Output the data exactly, with every line intact.

## BEGIN Data provided

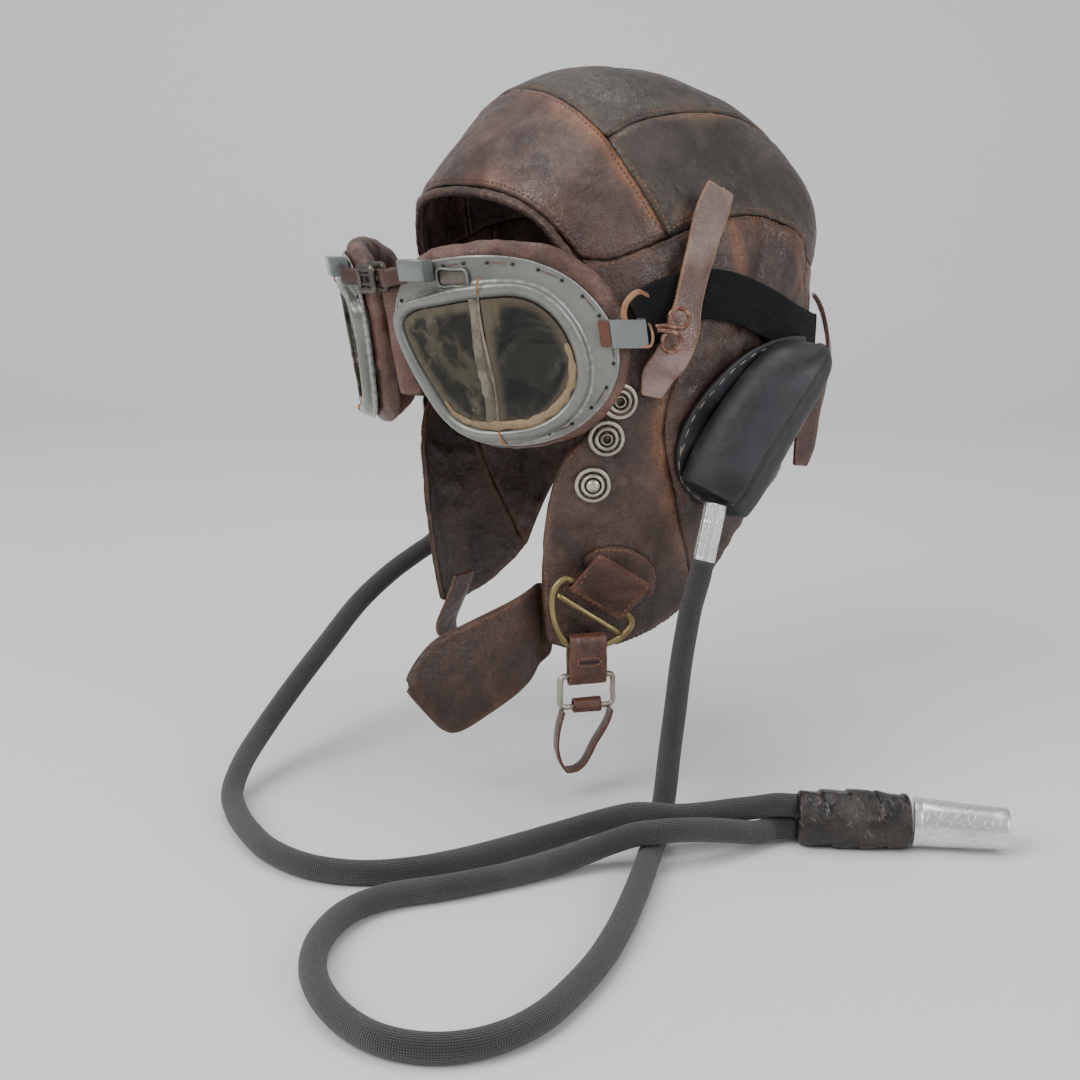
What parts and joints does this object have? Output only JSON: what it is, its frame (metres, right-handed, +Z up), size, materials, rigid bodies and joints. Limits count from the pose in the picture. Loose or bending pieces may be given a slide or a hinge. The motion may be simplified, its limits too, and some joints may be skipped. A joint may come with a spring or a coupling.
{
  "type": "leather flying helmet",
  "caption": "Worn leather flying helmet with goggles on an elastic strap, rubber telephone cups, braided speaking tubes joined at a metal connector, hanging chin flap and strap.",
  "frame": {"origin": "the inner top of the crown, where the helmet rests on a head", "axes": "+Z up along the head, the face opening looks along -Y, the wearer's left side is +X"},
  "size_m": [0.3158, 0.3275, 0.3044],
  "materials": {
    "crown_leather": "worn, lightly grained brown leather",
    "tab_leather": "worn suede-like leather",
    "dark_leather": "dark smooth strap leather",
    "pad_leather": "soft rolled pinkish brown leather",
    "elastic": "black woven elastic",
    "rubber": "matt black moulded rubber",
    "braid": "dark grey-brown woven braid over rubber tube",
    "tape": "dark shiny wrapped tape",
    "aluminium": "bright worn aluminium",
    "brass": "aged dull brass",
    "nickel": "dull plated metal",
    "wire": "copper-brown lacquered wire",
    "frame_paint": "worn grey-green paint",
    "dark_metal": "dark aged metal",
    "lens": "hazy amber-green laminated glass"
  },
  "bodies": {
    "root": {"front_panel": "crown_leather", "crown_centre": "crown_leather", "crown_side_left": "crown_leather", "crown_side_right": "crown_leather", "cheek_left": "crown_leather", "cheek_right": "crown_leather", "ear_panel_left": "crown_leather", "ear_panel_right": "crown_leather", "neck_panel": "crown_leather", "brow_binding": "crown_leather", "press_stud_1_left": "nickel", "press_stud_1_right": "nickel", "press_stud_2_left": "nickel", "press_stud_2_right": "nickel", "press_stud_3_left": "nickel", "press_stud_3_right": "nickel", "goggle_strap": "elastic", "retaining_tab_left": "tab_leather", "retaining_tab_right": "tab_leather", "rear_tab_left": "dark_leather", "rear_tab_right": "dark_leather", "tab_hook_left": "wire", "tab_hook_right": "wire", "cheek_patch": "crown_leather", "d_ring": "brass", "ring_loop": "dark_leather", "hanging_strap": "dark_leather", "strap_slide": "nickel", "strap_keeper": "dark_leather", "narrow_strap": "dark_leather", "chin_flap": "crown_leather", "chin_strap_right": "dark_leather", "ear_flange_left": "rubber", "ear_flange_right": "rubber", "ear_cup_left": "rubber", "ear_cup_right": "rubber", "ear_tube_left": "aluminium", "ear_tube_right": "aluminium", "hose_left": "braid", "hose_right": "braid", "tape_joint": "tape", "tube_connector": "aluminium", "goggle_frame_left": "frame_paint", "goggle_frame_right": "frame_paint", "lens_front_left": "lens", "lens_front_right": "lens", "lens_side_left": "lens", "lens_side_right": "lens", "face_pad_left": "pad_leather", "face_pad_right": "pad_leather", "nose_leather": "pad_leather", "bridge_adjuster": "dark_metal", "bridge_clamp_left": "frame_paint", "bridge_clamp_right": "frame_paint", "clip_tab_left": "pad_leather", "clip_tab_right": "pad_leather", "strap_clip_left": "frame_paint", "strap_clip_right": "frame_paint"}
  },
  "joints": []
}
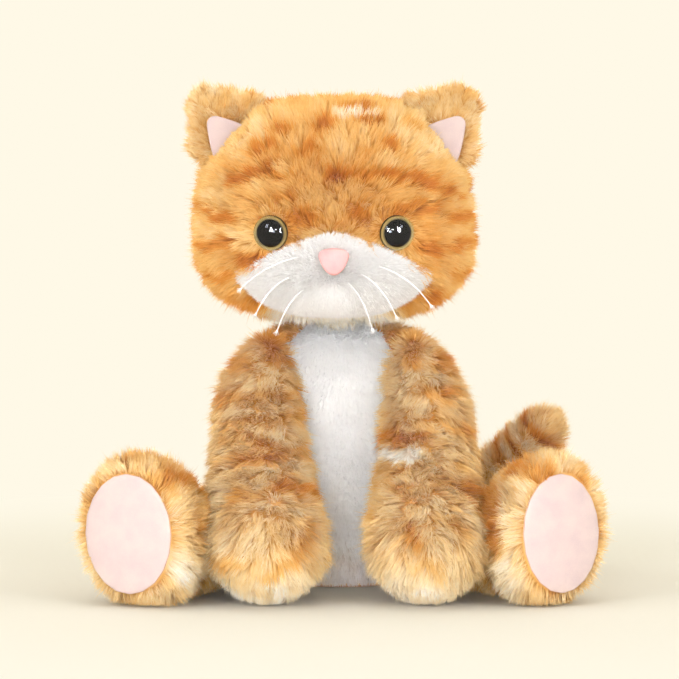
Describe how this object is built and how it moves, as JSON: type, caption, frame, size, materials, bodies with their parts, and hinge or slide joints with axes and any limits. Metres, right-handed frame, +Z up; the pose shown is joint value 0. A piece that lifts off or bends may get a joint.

## END Data provided

Written solution:
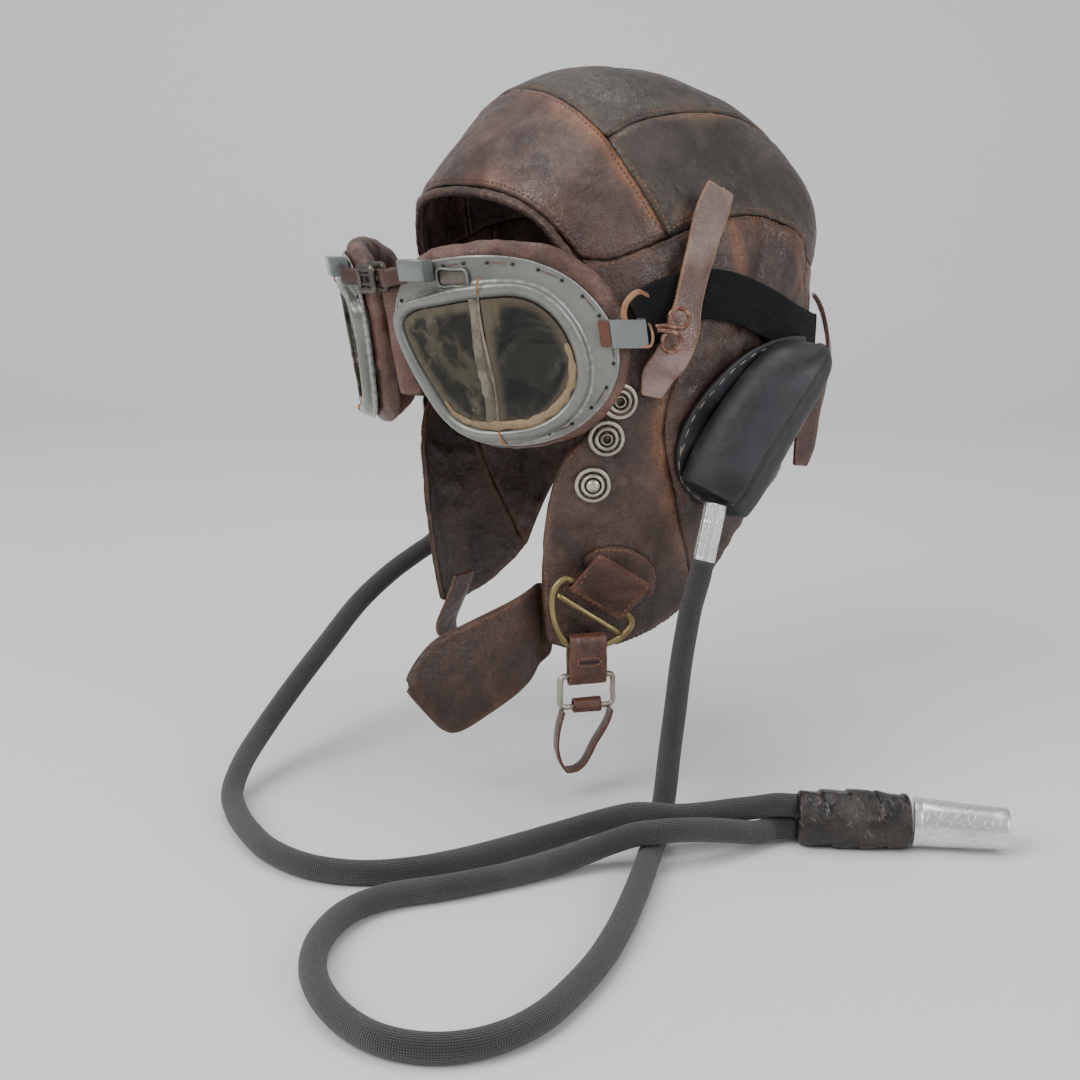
What parts and joints does this object have? Output only JSON: what it is, its frame (metres, right-handed, +Z up), size, materials, rigid bodies and joints. Limits count from the pose in the picture. Loose or bending pieces may be given a slide or a hinge. The motion may be simplified, its limits too, and some joints may be skipped. A joint may come with a spring or a coupling.
{
  "type": "leather flying helmet",
  "caption": "Worn leather flying helmet with goggles on an elastic strap, rubber telephone cups, braided speaking tubes joined at a metal connector, hanging chin flap and strap.",
  "frame": {"origin": "the inner top of the crown, where the helmet rests on a head", "axes": "+Z up along the head, the face opening looks along -Y, the wearer's left side is +X"},
  "size_m": [0.3158, 0.3275, 0.3044],
  "materials": {
    "crown_leather": "worn, lightly grained brown leather",
    "tab_leather": "worn suede-like leather",
    "dark_leather": "dark smooth strap leather",
    "pad_leather": "soft rolled pinkish brown leather",
    "elastic": "black woven elastic",
    "rubber": "matt black moulded rubber",
    "braid": "dark grey-brown woven braid over rubber tube",
    "tape": "dark shiny wrapped tape",
    "aluminium": "bright worn aluminium",
    "brass": "aged dull brass",
    "nickel": "dull plated metal",
    "wire": "copper-brown lacquered wire",
    "frame_paint": "worn grey-green paint",
    "dark_metal": "dark aged metal",
    "lens": "hazy amber-green laminated glass"
  },
  "bodies": {
    "root": {"front_panel": "crown_leather", "crown_centre": "crown_leather", "crown_side_left": "crown_leather", "crown_side_right": "crown_leather", "cheek_left": "crown_leather", "cheek_right": "crown_leather", "ear_panel_left": "crown_leather", "ear_panel_right": "crown_leather", "neck_panel": "crown_leather", "brow_binding": "crown_leather", "press_stud_1_left": "nickel", "press_stud_1_right": "nickel", "press_stud_2_left": "nickel", "press_stud_2_right": "nickel", "press_stud_3_left": "nickel", "press_stud_3_right": "nickel", "goggle_strap": "elastic", "retaining_tab_left": "tab_leather", "retaining_tab_right": "tab_leather", "rear_tab_left": "dark_leather", "rear_tab_right": "dark_leather", "tab_hook_left": "wire", "tab_hook_right": "wire", "cheek_patch": "crown_leather", "d_ring": "brass", "ring_loop": "dark_leather", "hanging_strap": "dark_leather", "strap_slide": "nickel", "strap_keeper": "dark_leather", "narrow_strap": "dark_leather", "chin_flap": "crown_leather", "chin_strap_right": "dark_leather", "ear_flange_left": "rubber", "ear_flange_right": "rubber", "ear_cup_left": "rubber", "ear_cup_right": "rubber", "ear_tube_left": "aluminium", "ear_tube_right": "aluminium", "hose_left": "braid", "hose_right": "braid", "tape_joint": "tape", "tube_connector": "aluminium", "goggle_frame_left": "frame_paint", "goggle_frame_right": "frame_paint", "lens_front_left": "lens", "lens_front_right": "lens", "lens_side_left": "lens", "lens_side_right": "lens", "face_pad_left": "pad_leather", "face_pad_right": "pad_leather", "nose_leather": "pad_leather", "bridge_adjuster": "dark_metal", "bridge_clamp_left": "frame_paint", "bridge_clamp_right": "frame_paint", "clip_tab_left": "pad_leather", "clip_tab_right": "pad_leather", "strap_clip_left": "frame_paint", "strap_clip_right": "frame_paint"}
  },
  "joints": []
}
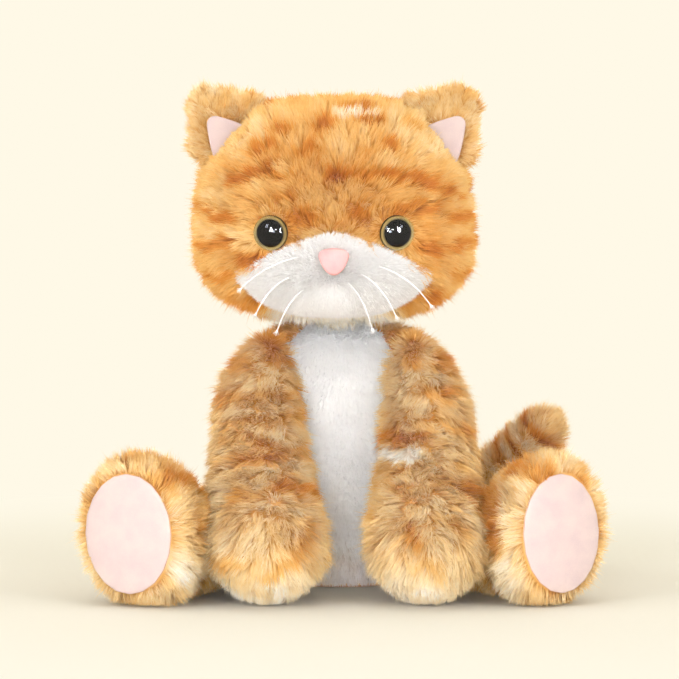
Describe how this object is built and how it moves, as JSON: type, caption, frame, size, materials, bodies with their parts, and hinge or slide joints with axes and any limits. Metres, right-handed frame, +Z up; the pose shown is joint value 0. A piece that lifts off or bends may get a joint.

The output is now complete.